Exercise brief
Restrict the output to the lines below starting at the one that contains "yoke(back, BACK_YOKE_LINE, False)" and ending at the one that contains "before = set(bpy.data.objects)", and restate them word for word, both ends included.
****
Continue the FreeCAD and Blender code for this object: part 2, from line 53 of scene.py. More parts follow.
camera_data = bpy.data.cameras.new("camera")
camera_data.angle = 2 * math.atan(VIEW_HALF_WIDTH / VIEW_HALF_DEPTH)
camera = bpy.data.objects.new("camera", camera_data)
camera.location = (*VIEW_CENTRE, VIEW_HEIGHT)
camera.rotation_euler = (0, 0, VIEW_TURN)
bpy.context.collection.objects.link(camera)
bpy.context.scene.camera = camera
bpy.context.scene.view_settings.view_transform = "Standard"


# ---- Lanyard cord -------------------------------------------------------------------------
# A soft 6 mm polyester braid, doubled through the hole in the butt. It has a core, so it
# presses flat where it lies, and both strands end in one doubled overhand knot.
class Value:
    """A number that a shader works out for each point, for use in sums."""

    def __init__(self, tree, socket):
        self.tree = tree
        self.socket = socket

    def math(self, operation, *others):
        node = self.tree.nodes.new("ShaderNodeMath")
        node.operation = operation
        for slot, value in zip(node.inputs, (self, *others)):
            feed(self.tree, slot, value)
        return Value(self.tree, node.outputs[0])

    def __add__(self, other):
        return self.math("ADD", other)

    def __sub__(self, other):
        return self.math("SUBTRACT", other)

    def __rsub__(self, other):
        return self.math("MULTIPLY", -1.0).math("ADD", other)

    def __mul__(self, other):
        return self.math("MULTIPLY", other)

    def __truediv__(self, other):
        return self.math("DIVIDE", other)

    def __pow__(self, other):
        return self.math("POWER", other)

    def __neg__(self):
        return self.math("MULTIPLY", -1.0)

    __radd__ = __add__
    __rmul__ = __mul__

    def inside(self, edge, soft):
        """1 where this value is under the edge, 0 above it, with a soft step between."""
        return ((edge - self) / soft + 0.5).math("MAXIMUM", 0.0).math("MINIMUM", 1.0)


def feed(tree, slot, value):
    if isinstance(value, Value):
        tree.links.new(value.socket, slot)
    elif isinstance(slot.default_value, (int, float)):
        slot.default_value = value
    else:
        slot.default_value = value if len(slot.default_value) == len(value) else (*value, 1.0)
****
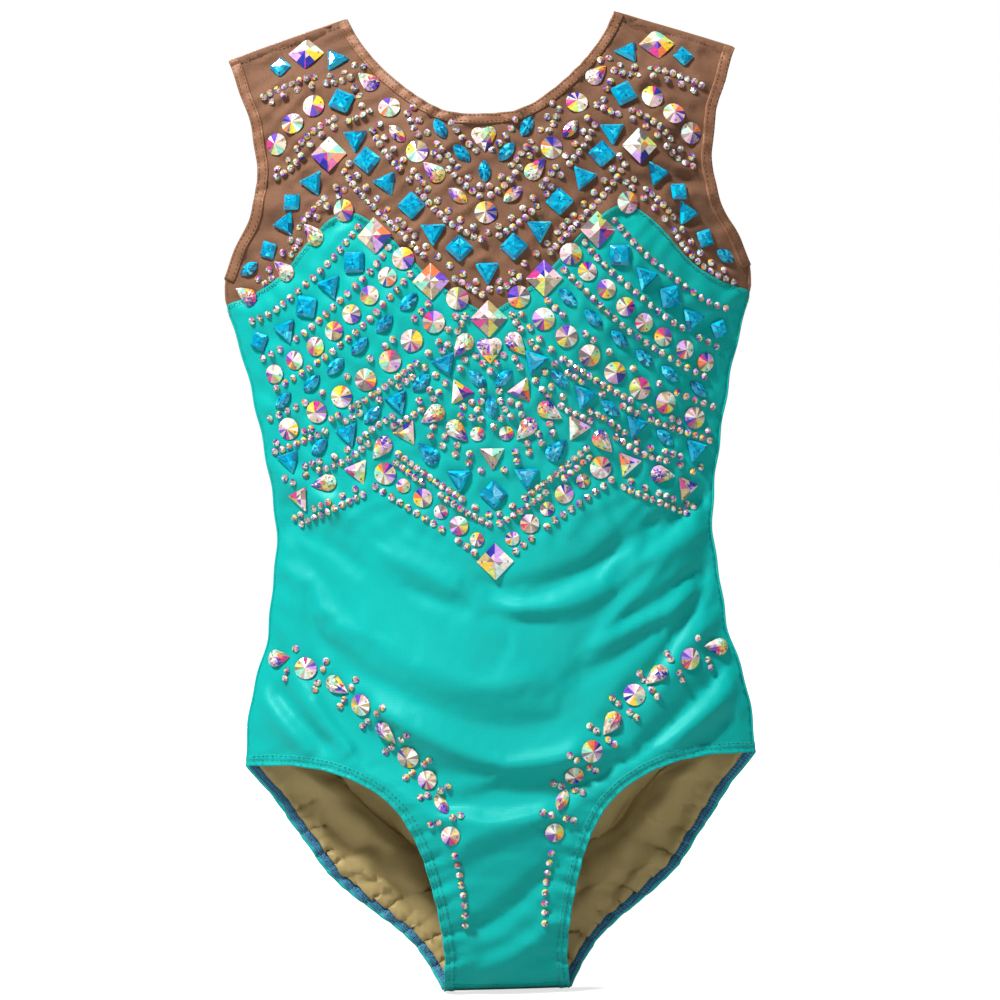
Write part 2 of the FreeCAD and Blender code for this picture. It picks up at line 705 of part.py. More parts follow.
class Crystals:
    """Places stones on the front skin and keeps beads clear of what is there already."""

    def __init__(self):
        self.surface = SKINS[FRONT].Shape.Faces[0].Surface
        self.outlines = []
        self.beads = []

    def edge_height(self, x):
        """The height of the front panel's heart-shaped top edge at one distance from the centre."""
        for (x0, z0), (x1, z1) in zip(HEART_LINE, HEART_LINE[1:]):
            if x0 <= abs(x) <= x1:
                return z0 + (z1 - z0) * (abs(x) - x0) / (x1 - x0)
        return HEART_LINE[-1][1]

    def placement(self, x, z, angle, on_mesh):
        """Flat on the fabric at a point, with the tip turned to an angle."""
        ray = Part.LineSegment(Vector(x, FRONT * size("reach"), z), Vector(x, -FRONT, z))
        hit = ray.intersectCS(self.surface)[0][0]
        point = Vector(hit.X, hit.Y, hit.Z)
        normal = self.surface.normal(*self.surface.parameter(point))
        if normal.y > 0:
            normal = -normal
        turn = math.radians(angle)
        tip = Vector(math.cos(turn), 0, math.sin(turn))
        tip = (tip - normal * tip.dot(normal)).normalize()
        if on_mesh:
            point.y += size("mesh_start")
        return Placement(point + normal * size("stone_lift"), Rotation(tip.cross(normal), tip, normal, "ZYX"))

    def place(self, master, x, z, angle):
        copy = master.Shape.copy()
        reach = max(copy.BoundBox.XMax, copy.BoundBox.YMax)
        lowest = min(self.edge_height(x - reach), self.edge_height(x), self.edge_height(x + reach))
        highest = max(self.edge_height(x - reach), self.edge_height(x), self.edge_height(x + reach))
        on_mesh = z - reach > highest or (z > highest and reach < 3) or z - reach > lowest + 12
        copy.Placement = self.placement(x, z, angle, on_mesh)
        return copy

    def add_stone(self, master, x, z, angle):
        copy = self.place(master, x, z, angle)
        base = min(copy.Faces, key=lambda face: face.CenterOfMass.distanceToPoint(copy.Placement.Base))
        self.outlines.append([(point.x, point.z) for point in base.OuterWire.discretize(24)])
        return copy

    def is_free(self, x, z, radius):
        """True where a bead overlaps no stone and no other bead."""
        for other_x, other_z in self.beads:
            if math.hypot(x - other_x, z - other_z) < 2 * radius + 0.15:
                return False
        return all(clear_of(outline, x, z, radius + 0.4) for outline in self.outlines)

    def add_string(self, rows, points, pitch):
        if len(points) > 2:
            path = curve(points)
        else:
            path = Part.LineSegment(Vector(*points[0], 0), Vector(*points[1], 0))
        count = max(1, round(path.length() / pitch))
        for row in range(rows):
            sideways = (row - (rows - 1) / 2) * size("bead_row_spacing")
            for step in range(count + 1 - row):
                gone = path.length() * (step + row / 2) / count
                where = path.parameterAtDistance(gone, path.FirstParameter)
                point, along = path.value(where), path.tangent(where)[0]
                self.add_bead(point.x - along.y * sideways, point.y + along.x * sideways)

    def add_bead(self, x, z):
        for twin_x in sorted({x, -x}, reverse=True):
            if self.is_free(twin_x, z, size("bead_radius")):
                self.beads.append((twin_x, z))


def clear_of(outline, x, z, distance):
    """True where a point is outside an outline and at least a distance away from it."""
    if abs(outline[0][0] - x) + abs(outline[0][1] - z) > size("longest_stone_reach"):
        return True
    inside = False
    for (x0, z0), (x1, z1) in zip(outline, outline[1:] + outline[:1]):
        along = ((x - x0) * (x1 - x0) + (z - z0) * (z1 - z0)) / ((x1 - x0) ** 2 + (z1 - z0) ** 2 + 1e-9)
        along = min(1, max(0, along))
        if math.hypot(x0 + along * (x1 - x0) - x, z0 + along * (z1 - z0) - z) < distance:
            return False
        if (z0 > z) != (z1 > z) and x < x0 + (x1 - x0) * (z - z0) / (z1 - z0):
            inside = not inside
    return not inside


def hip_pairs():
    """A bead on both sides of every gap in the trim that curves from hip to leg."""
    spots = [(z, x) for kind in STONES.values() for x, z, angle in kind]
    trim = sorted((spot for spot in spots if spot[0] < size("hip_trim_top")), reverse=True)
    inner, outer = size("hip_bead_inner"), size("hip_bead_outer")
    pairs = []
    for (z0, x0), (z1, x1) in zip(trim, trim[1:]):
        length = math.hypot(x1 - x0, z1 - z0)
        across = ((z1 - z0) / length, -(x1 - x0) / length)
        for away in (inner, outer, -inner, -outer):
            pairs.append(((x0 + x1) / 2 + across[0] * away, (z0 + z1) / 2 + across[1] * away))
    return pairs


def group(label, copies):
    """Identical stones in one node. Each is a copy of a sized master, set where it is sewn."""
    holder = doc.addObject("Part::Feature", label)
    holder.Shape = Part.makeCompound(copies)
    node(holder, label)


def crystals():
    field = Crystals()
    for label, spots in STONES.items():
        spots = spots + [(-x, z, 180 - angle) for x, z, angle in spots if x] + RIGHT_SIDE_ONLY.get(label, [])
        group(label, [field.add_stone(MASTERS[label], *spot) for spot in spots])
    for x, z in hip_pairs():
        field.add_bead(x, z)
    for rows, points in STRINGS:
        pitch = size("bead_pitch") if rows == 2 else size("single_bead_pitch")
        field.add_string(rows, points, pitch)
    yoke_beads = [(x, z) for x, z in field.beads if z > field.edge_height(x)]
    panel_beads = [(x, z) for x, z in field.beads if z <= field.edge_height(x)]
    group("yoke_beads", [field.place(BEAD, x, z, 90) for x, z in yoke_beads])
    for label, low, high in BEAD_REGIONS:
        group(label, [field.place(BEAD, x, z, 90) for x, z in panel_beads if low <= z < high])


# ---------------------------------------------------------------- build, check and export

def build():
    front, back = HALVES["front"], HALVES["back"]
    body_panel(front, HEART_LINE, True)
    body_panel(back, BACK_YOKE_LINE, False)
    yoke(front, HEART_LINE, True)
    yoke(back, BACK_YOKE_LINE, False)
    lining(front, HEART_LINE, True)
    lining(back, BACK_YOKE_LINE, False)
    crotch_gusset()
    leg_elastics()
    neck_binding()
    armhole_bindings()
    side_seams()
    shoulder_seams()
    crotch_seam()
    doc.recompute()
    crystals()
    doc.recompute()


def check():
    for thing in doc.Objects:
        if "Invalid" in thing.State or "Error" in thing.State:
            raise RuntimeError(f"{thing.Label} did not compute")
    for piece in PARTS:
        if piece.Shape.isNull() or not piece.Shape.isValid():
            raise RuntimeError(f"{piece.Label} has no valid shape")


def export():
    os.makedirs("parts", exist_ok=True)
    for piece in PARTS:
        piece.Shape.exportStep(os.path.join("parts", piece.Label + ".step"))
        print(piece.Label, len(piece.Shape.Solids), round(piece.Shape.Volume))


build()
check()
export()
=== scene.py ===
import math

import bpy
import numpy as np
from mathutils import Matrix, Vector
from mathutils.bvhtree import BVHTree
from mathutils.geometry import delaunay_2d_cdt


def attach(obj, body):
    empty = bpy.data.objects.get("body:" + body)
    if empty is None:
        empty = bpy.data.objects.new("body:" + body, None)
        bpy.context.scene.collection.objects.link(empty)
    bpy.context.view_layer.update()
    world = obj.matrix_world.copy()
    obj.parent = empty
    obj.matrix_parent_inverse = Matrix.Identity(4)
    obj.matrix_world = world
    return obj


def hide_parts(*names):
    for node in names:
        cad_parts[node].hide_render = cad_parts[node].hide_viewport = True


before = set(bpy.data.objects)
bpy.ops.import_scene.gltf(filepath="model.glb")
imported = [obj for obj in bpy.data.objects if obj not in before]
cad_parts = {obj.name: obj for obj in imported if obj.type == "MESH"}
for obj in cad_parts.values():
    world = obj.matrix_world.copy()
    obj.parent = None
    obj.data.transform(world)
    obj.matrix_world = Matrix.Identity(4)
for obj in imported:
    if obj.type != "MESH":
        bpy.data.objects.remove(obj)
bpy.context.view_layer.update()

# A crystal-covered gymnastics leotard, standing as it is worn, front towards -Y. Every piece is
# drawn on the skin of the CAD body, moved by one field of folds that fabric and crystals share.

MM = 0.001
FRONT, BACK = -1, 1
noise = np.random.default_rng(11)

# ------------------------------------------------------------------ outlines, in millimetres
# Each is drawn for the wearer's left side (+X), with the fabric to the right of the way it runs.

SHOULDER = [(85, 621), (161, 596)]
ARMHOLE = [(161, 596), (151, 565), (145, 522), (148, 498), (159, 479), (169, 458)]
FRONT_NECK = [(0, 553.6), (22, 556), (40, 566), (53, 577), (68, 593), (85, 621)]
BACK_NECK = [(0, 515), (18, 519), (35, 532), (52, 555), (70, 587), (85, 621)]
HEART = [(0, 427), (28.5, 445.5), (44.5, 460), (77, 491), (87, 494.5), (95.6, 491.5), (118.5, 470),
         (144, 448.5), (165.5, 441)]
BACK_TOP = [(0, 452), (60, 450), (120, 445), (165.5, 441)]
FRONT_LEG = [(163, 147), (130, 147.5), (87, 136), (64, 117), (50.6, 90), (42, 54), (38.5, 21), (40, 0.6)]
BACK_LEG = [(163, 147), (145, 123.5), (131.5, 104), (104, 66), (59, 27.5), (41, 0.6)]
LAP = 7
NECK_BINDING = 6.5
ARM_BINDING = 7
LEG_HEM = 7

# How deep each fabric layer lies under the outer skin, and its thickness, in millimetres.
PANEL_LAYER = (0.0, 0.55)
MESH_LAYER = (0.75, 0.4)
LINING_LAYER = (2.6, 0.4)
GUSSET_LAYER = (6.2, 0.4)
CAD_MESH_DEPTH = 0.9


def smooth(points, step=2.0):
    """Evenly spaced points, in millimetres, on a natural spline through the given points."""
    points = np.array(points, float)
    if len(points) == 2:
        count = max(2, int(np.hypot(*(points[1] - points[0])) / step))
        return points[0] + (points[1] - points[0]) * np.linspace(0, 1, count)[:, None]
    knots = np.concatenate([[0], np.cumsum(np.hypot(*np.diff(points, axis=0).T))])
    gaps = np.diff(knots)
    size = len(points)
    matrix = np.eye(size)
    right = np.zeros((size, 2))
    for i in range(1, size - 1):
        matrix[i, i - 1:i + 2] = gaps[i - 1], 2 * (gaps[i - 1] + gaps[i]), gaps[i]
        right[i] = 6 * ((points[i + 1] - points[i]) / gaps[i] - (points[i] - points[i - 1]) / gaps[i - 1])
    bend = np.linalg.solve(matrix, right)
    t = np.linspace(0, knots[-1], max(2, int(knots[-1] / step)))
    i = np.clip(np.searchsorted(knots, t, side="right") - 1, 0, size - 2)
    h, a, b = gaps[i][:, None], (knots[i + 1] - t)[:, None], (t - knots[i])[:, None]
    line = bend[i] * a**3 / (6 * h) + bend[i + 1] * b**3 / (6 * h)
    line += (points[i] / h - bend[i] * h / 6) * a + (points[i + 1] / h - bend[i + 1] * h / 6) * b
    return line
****
Correct output
    yoke(back, BACK_YOKE_LINE, False)
    lining(front, HEART_LINE, True)
    lining(back, BACK_YOKE_LINE, False)
    crotch_gusset()
    leg_elastics()
    neck_binding()
    armhole_bindings()
    side_seams()
    shoulder_seams()
    crotch_seam()
    doc.recompute()
    crystals()
    doc.recompute()


def check():
    for thing in doc.Objects:
        if "Invalid" in thing.State or "Error" in thing.State:
            raise RuntimeError(f"{thing.Label} did not compute")
    for piece in PARTS:
        if piece.Shape.isNull() or not piece.Shape.isValid():
            raise RuntimeError(f"{piece.Label} has no valid shape")


def export():
    os.makedirs("parts", exist_ok=True)
    for piece in PARTS:
        piece.Shape.exportStep(os.path.join("parts", piece.Label + ".step"))
        print(piece.Label, len(piece.Shape.Solids), round(piece.Shape.Volume))


build()
check()
export()
=== scene.py ===
import math

import bpy
import numpy as np
from mathutils import Matrix, Vector
from mathutils.bvhtree import BVHTree
from mathutils.geometry import delaunay_2d_cdt


def attach(obj, body):
    empty = bpy.data.objects.get("body:" + body)
    if empty is None:
        empty = bpy.data.objects.new("body:" + body, None)
        bpy.context.scene.collection.objects.link(empty)
    bpy.context.view_layer.update()
    world = obj.matrix_world.copy()
    obj.parent = empty
    obj.matrix_parent_inverse = Matrix.Identity(4)
    obj.matrix_world = world
    return obj


def hide_parts(*names):
    for node in names:
        cad_parts[node].hide_render = cad_parts[node].hide_viewport = True


before = set(bpy.data.objects)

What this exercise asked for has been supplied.